■ **Required work**: Select every line containing the word "model" from the material, and copy those lines.

■ **Data**:
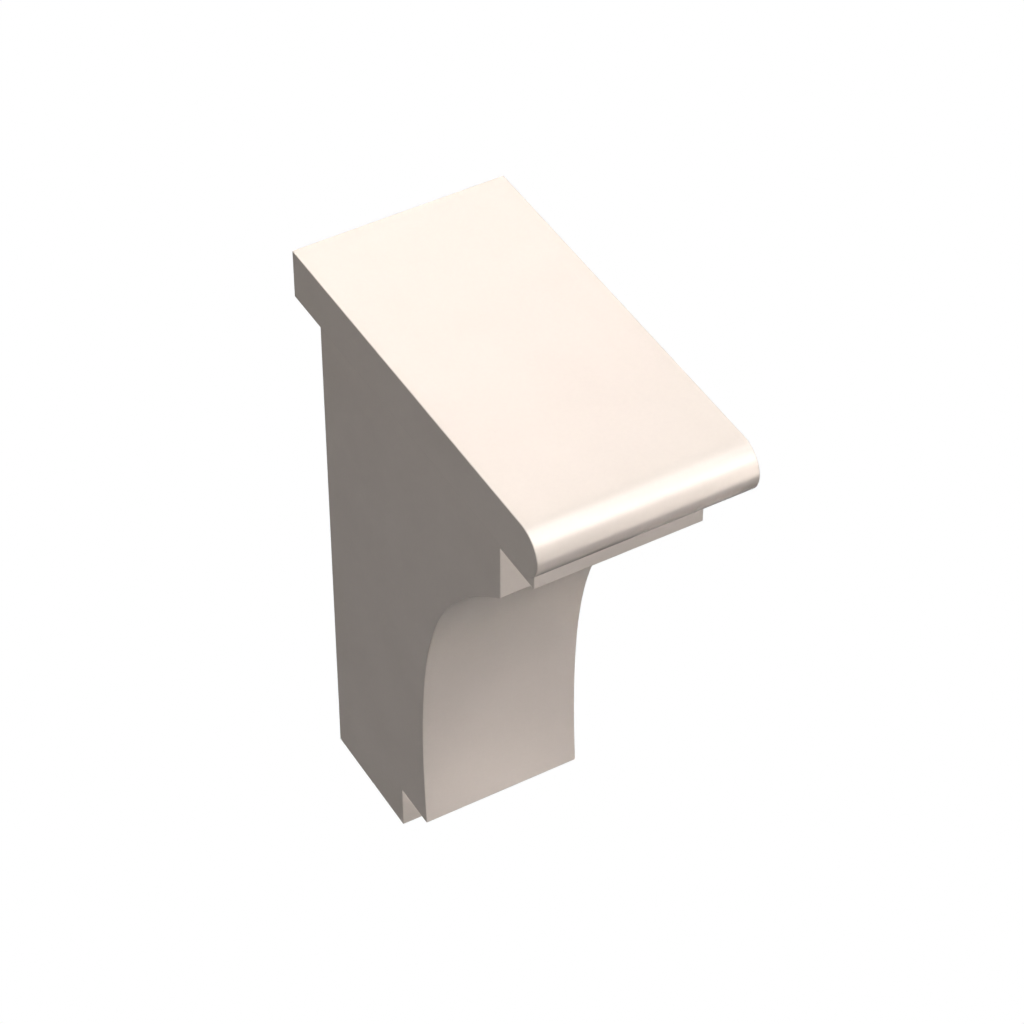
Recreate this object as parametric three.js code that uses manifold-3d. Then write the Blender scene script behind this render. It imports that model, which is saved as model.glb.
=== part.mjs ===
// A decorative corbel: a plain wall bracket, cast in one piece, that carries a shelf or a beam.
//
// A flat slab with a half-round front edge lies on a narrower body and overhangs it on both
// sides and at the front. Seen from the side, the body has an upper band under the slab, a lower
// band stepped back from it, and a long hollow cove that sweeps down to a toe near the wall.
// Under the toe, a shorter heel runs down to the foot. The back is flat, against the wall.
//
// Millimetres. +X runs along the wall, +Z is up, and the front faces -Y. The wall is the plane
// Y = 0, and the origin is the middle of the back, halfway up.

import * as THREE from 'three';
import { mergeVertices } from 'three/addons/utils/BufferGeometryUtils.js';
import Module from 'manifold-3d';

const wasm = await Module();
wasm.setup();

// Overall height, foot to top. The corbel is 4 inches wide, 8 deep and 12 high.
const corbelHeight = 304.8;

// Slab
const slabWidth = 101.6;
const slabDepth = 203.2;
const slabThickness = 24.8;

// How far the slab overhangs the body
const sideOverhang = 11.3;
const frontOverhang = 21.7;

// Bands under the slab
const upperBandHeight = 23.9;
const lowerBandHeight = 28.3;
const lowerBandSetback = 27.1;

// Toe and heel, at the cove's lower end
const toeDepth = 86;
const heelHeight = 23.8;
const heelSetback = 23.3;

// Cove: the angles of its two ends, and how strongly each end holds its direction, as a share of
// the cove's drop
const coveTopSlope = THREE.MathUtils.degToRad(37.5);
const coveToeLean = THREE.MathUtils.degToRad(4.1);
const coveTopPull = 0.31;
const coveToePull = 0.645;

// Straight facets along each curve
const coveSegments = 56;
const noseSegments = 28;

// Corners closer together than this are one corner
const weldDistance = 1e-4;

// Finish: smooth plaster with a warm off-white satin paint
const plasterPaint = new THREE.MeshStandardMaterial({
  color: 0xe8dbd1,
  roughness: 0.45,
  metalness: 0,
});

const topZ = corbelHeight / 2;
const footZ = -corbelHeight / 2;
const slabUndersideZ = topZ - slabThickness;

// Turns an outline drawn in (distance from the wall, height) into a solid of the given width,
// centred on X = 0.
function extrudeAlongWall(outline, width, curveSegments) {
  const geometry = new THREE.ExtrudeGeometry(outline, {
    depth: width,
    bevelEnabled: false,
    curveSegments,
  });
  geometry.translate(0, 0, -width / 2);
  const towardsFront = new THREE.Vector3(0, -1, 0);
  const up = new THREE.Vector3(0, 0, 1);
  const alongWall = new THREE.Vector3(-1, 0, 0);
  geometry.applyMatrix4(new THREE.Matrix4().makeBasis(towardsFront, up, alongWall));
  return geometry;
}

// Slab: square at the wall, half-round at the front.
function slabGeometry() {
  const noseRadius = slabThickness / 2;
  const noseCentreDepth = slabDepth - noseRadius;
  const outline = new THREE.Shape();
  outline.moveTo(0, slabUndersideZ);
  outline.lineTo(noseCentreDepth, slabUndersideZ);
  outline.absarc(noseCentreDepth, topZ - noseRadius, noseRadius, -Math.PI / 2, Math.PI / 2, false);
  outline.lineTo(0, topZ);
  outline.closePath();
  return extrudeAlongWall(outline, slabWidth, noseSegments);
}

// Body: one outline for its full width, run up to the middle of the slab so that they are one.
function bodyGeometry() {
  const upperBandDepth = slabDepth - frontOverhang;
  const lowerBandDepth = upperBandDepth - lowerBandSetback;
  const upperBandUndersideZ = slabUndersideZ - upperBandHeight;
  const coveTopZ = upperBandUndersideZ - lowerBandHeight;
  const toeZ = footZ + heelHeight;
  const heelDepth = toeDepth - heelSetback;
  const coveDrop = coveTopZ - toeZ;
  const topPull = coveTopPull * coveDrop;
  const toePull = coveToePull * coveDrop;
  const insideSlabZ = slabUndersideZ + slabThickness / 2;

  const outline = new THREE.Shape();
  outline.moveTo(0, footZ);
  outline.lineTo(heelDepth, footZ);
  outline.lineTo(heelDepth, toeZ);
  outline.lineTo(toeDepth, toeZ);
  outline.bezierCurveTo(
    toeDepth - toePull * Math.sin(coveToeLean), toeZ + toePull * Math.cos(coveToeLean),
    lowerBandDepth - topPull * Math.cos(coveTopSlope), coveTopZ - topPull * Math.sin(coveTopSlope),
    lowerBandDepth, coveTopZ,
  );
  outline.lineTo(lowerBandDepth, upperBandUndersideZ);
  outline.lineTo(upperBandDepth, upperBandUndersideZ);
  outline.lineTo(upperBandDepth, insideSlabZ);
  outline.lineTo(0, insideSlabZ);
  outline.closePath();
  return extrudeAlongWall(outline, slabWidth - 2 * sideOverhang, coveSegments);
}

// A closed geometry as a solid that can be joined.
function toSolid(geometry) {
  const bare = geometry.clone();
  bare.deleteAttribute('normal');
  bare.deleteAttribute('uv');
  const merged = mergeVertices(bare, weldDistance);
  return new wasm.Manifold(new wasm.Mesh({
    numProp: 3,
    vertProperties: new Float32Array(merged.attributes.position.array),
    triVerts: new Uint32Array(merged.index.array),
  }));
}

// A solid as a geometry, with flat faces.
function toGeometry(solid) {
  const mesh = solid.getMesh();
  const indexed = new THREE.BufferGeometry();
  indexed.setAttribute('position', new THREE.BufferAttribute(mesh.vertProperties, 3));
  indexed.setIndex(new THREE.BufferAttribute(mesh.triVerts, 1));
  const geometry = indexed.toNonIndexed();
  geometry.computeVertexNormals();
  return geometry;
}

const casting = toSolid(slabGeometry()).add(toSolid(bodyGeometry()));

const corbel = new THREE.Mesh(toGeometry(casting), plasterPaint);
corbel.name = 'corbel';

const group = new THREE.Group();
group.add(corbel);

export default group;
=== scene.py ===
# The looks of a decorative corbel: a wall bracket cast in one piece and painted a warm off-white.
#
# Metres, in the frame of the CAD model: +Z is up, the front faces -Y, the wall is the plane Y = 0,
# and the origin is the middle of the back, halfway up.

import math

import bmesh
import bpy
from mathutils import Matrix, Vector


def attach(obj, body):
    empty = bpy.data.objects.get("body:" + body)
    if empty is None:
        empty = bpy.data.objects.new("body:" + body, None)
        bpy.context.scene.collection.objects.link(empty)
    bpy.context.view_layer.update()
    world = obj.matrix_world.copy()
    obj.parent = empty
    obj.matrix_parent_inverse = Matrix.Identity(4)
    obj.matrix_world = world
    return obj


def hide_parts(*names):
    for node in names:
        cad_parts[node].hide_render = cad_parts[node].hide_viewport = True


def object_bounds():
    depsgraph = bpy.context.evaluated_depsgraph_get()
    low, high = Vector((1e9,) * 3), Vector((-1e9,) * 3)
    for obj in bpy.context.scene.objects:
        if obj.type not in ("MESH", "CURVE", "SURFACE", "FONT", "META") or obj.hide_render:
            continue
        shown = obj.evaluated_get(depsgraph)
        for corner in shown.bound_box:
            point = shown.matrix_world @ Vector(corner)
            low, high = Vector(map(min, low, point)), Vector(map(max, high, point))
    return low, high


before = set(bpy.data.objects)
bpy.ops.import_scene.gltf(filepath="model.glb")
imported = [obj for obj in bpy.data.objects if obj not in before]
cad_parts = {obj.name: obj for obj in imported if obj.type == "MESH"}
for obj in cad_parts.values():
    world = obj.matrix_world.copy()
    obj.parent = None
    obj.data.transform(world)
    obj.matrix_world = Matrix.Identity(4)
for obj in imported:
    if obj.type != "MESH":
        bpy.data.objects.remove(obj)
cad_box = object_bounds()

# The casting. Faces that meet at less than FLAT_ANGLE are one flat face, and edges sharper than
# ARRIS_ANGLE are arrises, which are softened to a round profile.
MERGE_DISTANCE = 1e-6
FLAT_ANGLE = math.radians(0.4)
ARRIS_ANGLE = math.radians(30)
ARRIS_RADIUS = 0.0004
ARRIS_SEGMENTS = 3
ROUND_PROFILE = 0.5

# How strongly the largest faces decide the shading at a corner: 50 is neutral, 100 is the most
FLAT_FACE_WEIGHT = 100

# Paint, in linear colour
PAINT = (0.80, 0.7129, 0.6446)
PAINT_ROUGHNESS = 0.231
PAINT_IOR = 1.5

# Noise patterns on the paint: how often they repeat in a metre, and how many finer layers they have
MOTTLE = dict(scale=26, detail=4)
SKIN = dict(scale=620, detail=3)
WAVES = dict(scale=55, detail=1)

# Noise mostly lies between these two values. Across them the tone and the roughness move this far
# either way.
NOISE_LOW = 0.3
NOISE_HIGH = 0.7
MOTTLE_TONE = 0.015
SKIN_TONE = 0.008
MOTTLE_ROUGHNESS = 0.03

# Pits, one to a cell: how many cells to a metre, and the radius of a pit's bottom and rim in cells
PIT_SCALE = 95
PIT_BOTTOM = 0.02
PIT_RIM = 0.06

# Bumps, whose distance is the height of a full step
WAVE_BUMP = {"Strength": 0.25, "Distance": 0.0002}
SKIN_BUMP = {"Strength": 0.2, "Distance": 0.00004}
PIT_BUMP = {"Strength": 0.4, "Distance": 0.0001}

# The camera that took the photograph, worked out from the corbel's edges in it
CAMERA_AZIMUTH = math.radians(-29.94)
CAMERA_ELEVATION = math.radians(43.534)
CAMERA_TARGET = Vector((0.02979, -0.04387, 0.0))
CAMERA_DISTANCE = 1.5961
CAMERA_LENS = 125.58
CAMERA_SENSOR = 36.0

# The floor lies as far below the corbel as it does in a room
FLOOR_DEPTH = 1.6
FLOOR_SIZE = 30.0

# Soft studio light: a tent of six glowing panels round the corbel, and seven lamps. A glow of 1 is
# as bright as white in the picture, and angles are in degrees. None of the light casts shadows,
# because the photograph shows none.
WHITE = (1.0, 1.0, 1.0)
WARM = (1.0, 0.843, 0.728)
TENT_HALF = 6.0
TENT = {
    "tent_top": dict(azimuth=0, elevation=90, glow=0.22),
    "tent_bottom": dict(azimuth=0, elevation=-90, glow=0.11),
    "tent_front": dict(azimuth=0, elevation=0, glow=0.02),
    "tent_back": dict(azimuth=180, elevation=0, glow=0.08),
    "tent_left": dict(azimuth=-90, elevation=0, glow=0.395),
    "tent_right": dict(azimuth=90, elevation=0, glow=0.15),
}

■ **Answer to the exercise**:
Recreate this object as parametric three.js code that uses manifold-3d. Then write the Blender scene script behind this render. It imports that model, which is saved as model.glb.
# Metres, in the frame of the CAD model: +Z is up, the front faces -Y, the wall is the plane Y = 0,
bpy.ops.import_scene.gltf(filepath="model.glb")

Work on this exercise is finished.